## TASK BRIEF
Extract the entries in their exact form.

..............................

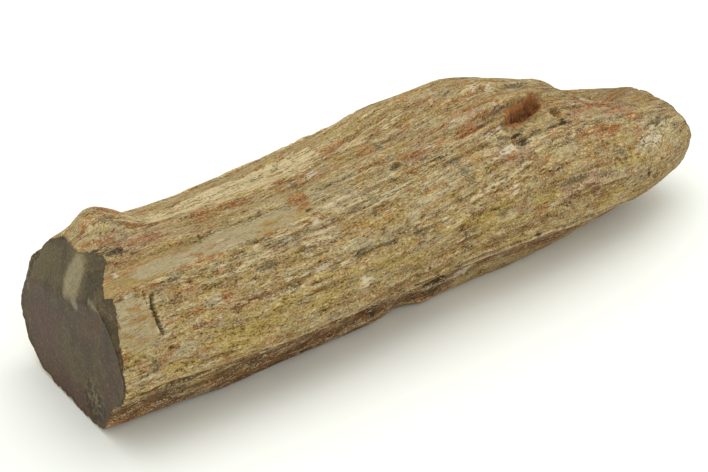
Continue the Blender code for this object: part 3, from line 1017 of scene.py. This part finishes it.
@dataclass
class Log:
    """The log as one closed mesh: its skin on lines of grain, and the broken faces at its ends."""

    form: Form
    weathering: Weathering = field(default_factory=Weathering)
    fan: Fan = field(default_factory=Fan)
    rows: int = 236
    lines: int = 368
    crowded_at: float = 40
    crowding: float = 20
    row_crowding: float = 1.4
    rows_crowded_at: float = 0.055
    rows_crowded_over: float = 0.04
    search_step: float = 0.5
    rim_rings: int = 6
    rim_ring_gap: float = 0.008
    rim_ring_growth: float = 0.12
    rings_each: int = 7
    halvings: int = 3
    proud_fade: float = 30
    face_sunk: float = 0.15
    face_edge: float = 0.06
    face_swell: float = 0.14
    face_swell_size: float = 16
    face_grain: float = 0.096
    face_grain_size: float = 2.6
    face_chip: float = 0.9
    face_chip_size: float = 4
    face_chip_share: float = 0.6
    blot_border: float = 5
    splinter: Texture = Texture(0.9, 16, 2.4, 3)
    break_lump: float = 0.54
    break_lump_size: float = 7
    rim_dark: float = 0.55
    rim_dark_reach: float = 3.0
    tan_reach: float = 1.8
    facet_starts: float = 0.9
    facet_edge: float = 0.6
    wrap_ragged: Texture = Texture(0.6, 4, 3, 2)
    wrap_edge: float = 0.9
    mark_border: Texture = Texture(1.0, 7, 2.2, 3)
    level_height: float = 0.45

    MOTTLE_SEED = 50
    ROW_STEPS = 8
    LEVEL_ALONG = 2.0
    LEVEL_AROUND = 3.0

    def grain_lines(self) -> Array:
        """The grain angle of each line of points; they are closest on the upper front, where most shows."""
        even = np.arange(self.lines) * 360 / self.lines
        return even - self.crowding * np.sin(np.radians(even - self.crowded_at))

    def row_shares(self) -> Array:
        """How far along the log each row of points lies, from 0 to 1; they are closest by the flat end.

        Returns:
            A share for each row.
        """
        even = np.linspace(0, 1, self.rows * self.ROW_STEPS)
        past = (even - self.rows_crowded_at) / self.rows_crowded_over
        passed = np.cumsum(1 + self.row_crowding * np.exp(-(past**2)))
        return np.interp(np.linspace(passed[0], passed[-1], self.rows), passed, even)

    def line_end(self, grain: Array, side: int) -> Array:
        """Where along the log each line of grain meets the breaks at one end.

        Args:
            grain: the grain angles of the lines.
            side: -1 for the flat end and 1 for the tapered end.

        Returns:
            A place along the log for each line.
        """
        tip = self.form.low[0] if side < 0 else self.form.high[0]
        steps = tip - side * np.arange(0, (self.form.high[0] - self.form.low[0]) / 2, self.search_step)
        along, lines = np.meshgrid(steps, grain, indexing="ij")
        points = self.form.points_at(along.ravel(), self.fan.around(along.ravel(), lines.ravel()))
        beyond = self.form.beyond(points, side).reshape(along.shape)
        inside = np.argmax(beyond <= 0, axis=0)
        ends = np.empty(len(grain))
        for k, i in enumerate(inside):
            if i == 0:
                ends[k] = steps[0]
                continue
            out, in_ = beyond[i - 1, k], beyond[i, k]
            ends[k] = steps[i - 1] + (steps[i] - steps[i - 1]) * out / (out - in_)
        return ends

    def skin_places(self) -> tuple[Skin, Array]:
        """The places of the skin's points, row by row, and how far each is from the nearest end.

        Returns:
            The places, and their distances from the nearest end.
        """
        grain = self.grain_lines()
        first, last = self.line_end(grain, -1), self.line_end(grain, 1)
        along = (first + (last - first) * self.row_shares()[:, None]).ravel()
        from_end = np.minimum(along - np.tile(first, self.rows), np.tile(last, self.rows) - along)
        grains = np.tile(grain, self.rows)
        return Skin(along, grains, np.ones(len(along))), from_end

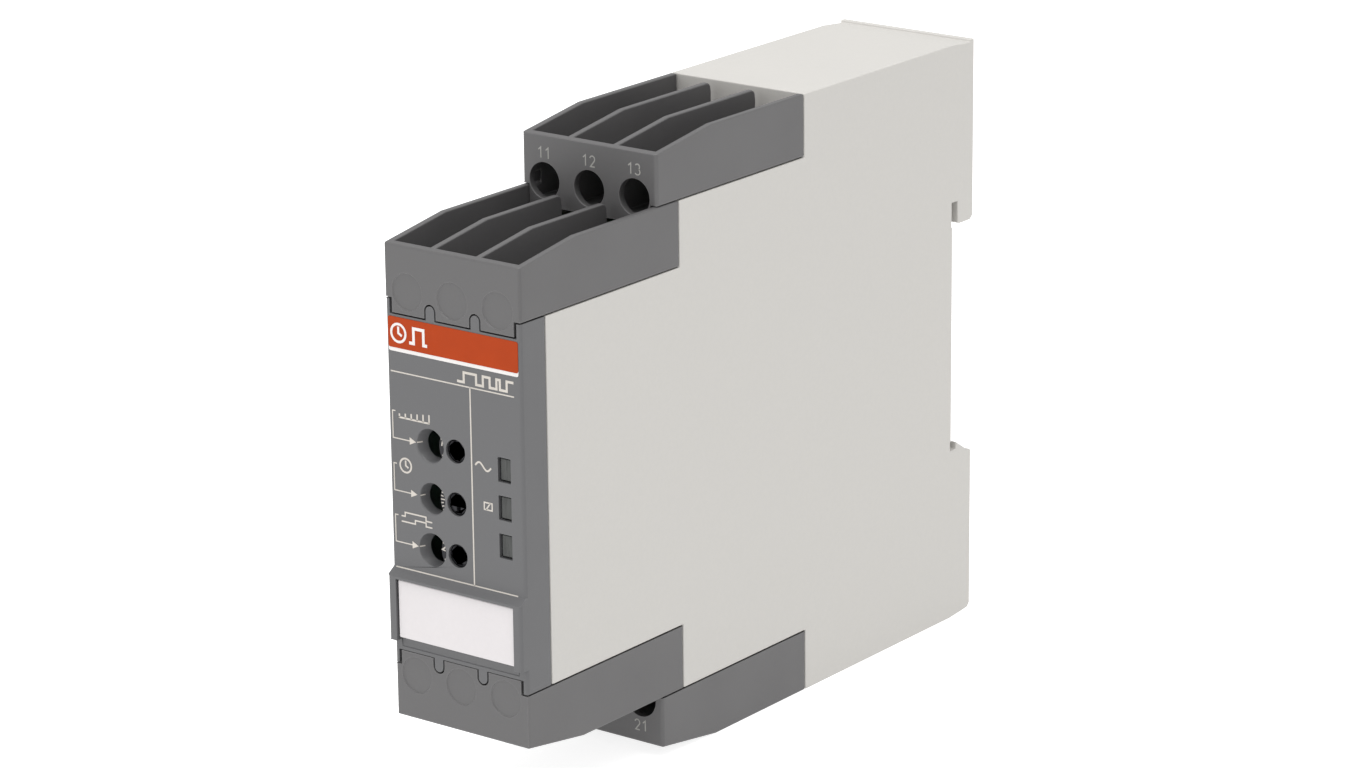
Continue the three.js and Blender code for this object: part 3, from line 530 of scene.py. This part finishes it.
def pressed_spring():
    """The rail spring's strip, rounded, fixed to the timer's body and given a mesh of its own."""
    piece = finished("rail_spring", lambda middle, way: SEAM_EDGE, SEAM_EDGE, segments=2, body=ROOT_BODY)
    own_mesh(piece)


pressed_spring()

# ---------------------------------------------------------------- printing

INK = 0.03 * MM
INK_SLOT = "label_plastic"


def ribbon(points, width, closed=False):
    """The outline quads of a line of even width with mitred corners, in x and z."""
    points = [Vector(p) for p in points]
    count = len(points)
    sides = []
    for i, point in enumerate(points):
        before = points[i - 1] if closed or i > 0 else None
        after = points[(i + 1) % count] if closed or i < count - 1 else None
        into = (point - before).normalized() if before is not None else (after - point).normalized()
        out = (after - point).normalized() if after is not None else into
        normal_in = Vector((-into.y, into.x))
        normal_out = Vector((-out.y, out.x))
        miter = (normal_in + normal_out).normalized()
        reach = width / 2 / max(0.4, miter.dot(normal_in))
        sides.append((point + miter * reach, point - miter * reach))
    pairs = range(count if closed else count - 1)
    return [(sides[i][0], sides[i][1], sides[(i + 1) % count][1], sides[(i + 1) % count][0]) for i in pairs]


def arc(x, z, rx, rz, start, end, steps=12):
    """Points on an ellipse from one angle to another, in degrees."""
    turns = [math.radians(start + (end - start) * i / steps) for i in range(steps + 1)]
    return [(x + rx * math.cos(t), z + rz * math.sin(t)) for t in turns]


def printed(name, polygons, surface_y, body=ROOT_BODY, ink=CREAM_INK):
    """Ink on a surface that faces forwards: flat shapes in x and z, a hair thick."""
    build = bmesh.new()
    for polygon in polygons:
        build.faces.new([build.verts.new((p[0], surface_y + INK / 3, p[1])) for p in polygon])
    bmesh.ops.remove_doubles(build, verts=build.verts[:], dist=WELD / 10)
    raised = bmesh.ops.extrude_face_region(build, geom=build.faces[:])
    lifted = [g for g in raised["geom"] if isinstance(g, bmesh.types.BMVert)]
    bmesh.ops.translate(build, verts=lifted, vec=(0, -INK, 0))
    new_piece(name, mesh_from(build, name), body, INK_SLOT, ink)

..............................

## COMPLETE ANSWER
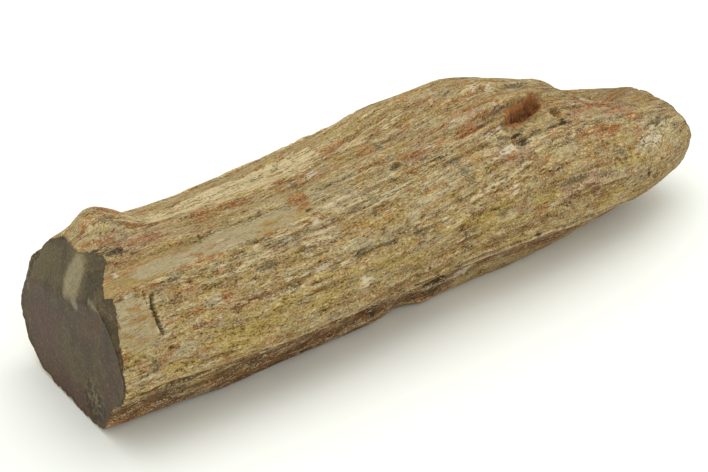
Continue the Blender code for this object: part 3, from line 1017 of scene.py. This part finishes it.
@dataclass
class Log:
    """The log as one closed mesh: its skin on lines of grain, and the broken faces at its ends."""

    form: Form
    weathering: Weathering = field(default_factory=Weathering)
    fan: Fan = field(default_factory=Fan)
    rows: int = 236
    lines: int = 368
    crowded_at: float = 40
    crowding: float = 20
    row_crowding: float = 1.4
    rows_crowded_at: float = 0.055
    rows_crowded_over: float = 0.04
    search_step: float = 0.5
    rim_rings: int = 6
    rim_ring_gap: float = 0.008
    rim_ring_growth: float = 0.12
    rings_each: int = 7
    halvings: int = 3
    proud_fade: float = 30
    face_sunk: float = 0.15
    face_edge: float = 0.06
    face_swell: float = 0.14
    face_swell_size: float = 16
    face_grain: float = 0.096
    face_grain_size: float = 2.6
    face_chip: float = 0.9
    face_chip_size: float = 4
    face_chip_share: float = 0.6
    blot_border: float = 5
    splinter: Texture = Texture(0.9, 16, 2.4, 3)
    break_lump: float = 0.54
    break_lump_size: float = 7
    rim_dark: float = 0.55
    rim_dark_reach: float = 3.0
    tan_reach: float = 1.8
    facet_starts: float = 0.9
    facet_edge: float = 0.6
    wrap_ragged: Texture = Texture(0.6, 4, 3, 2)
    wrap_edge: float = 0.9
    mark_border: Texture = Texture(1.0, 7, 2.2, 3)
    level_height: float = 0.45

    MOTTLE_SEED = 50
    ROW_STEPS = 8
    LEVEL_ALONG = 2.0
    LEVEL_AROUND = 3.0

    def grain_lines(self) -> Array:
        """The grain angle of each line of points; they are closest on the upper front, where most shows."""
        even = np.arange(self.lines) * 360 / self.lines
        return even - self.crowding * np.sin(np.radians(even - self.crowded_at))

    def row_shares(self) -> Array:
        """How far along the log each row of points lies, from 0 to 1; they are closest by the flat end.

        Returns:
            A share for each row.
        """
        even = np.linspace(0, 1, self.rows * self.ROW_STEPS)
        past = (even - self.rows_crowded_at) / self.rows_crowded_over
        passed = np.cumsum(1 + self.row_crowding * np.exp(-(past**2)))
        return np.interp(np.linspace(passed[0], passed[-1], self.rows), passed, even)

    def line_end(self, grain: Array, side: int) -> Array:
        """Where along the log each line of grain meets the breaks at one end.

        Args:
            grain: the grain angles of the lines.
            side: -1 for the flat end and 1 for the tapered end.

        Returns:
            A place along the log for each line.
        """
        tip = self.form.low[0] if side < 0 else self.form.high[0]
        steps = tip - side * np.arange(0, (self.form.high[0] - self.form.low[0]) / 2, self.search_step)
        along, lines = np.meshgrid(steps, grain, indexing="ij")
        points = self.form.points_at(along.ravel(), self.fan.around(along.ravel(), lines.ravel()))
        beyond = self.form.beyond(points, side).reshape(along.shape)
        inside = np.argmax(beyond <= 0, axis=0)
        ends = np.empty(len(grain))
        for k, i in enumerate(inside):
            if i == 0:
                ends[k] = steps[0]
                continue
            out, in_ = beyond[i - 1, k], beyond[i, k]
            ends[k] = steps[i - 1] + (steps[i] - steps[i - 1]) * out / (out - in_)
        return ends

    def skin_places(self) -> tuple[Skin, Array]:
        """The places of the skin's points, row by row, and how far each is from the nearest end.

        Returns:
            The places, and their distances from the nearest end.
        """
        grain = self.grain_lines()
        first, last = self.line_end(grain, -1), self.line_end(grain, 1)
        along = (first + (last - first) * self.row_shares()[:, None]).ravel()
        from_end = np.minimum(along - np.tile(first, self.rows), np.tile(last, self.rows) - along)
        grains = np.tile(grain, self.rows)
        return Skin(along, grains, np.ones(len(along))), from_end

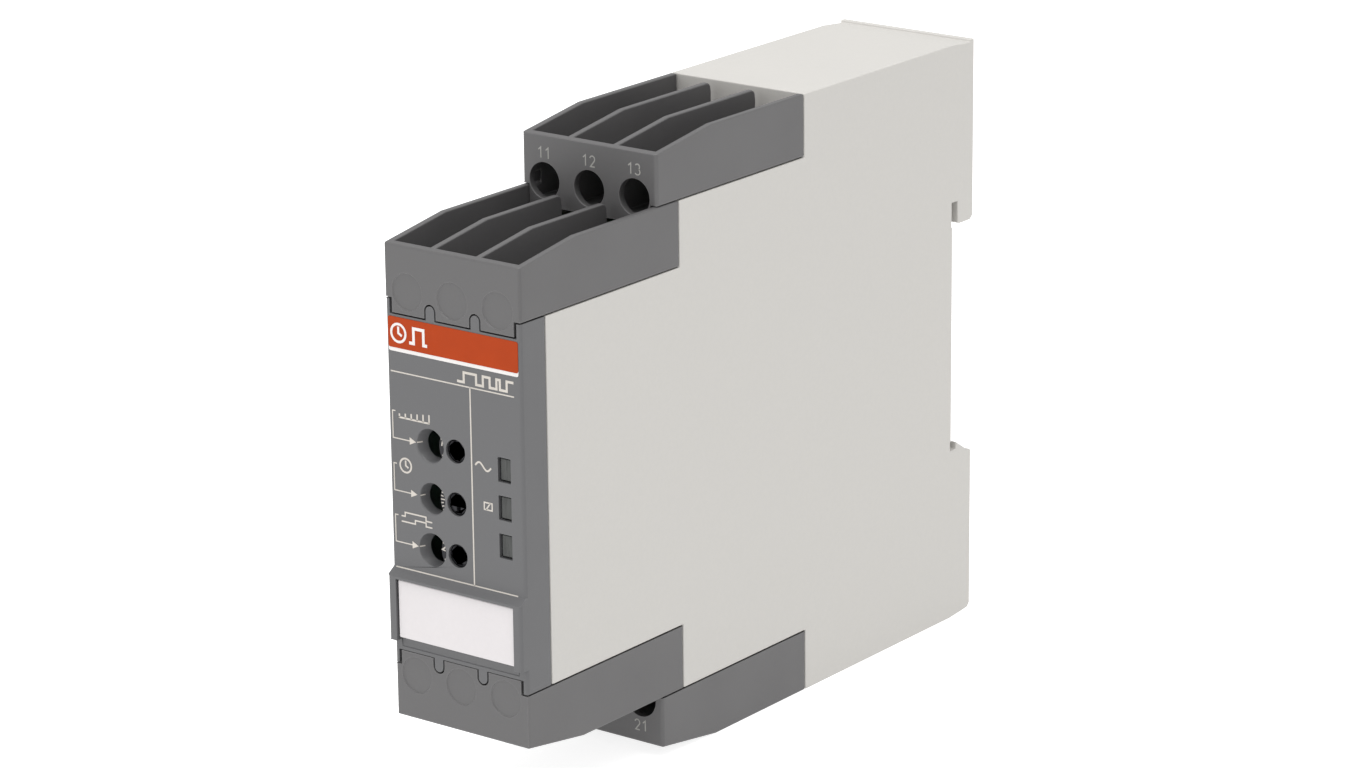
Continue the three.js and Blender code for this object: part 3, from line 530 of scene.py. This part finishes it.
def pressed_spring():
    """The rail spring's strip, rounded, fixed to the timer's body and given a mesh of its own."""
    piece = finished("rail_spring", lambda middle, way: SEAM_EDGE, SEAM_EDGE, segments=2, body=ROOT_BODY)
    own_mesh(piece)


pressed_spring()

# ---------------------------------------------------------------- printing

INK = 0.03 * MM
INK_SLOT = "label_plastic"


def ribbon(points, width, closed=False):
    """The outline quads of a line of even width with mitred corners, in x and z."""
    points = [Vector(p) for p in points]
    count = len(points)
    sides = []
    for i, point in enumerate(points):
        before = points[i - 1] if closed or i > 0 else None
        after = points[(i + 1) % count] if closed or i < count - 1 else None
        into = (point - before).normalized() if before is not None else (after - point).normalized()
        out = (after - point).normalized() if after is not None else into
        normal_in = Vector((-into.y, into.x))
        normal_out = Vector((-out.y, out.x))
        miter = (normal_in + normal_out).normalized()
        reach = width / 2 / max(0.4, miter.dot(normal_in))
        sides.append((point + miter * reach, point - miter * reach))
    pairs = range(count if closed else count - 1)
    return [(sides[i][0], sides[i][1], sides[(i + 1) % count][1], sides[(i + 1) % count][0]) for i in pairs]


def arc(x, z, rx, rz, start, end, steps=12):
    """Points on an ellipse from one angle to another, in degrees."""
    turns = [math.radians(start + (end - start) * i / steps) for i in range(steps + 1)]
    return [(x + rx * math.cos(t), z + rz * math.sin(t)) for t in turns]


def printed(name, polygons, surface_y, body=ROOT_BODY, ink=CREAM_INK):
    """Ink on a surface that faces forwards: flat shapes in x and z, a hair thick."""
    build = bmesh.new()
    for polygon in polygons:
        build.faces.new([build.verts.new((p[0], surface_y + INK / 3, p[1])) for p in polygon])
    bmesh.ops.remove_doubles(build, verts=build.verts[:], dist=WELD / 10)
    raised = bmesh.ops.extrude_face_region(build, geom=build.faces[:])
    lifted = [g for g in raised["geom"] if isinstance(g, bmesh.types.BMVert)]
    bmesh.ops.translate(build, verts=lifted, vec=(0, -INK, 0))
    new_piece(name, mesh_from(build, name), body, INK_SLOT, ink)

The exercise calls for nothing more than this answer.